When faced with a similar refactoring problem, consider whether you
can break the problem into a sequence of independently executable
steps, each of which can be wrapped in a monad. If so, begin by
describing the control flow in your refactored function with a monadic
for-comprehension. Don’t define the individual functions that comprise
the steps of the for-comprehension until you have filled in the
yield
at the end. You can use pseudocode or stubs to minimize the
amount of code churn at the beginning. This is a great time to shuffle
steps around and work out exactly what arguments are needed and when,
as well as where they are coming from.
Once the top level function looks plausible, begin implenting the
steps of the for-comprehension. You can replace the stubs or
pseudocode you wrote by refactoring code from your original function.

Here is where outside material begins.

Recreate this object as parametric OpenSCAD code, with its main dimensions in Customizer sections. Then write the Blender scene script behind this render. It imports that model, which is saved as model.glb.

If the original code did not operate in a monadic context, recall that
you can convert a simple function A => B
to F[A] => F[B]
using
lift
(thanks,
Functor!). This
makes converting your existing code even easier.
In this post, we have seen how we can use monads as an aid in refactoring code to improve both readability and testability. We have also demonstrated that we can do this in many cases without needing to specify the monad in use a priori. As a result, we gain the flexibility to choose the appropriate monad for our application, independently of the program logic.